Such thick syntectonic sediments are not restricted to the northern Campidano. They also exist in the southern Campidano (Fig. 16). However, their base is difficult to identify due to the Late Miocene to Recent tectonic inversion, migration artefacts and probable presence of older Eocene and Mesozoic sediments below.

While the SGS crosses the whole of Sardinia from S to N, the prolongation in Northern Sardinia of this deeper basin has not been proven. Seismic data does not exist in this area and the Cixerri Fm has not been described on outcrops. If this basin did not extend to northern Sardinia, another hypothesis would be that its interruption was linked to an important structural feature in Central Sardinia, the Nuoro Fault, a SW-NE sinistral strike-slip fault.
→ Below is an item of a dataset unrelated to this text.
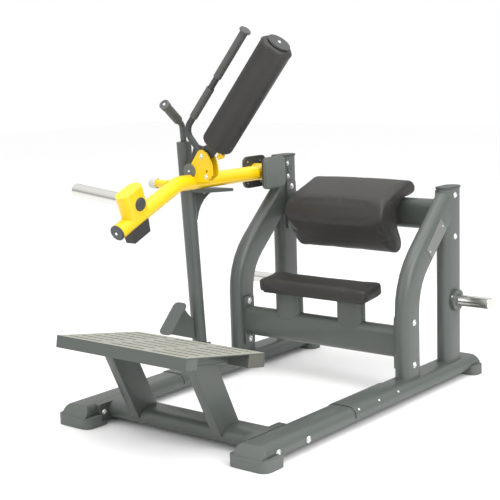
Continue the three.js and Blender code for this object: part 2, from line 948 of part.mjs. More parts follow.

It was active after the deposition in E Sardinia of the Middle Lutetian Cucurru and Flores conglomerates a local equivalent of the Cixerri Formation (Dieni et al., 2008). Associated to a trans pressive zone in Eastern Sardinia, the deep basin found below the Campidano from central Sardinia would be its trans tensional counterpart westward. It should include not only the Ussana Fm but also a time equivalent of the Cixerri Formation.

However, structurally, this narrow, elongated, post-Pyrenean tectonics basin is bound to the West by a major fault in the Central and South Campidano, continuing southward offshore. It shows similarities with the trans tensional post-Pyrenean Paleogene basins of Southern France and Gulf of Lion, and it has the same SW-NE orientation (before CSB rotation) (Fig. 18). It controlled the following development of the late Chattian-Aquitanian SGS and thus may correspond to an early phase of the back-arc rift system of the western Mediterranean.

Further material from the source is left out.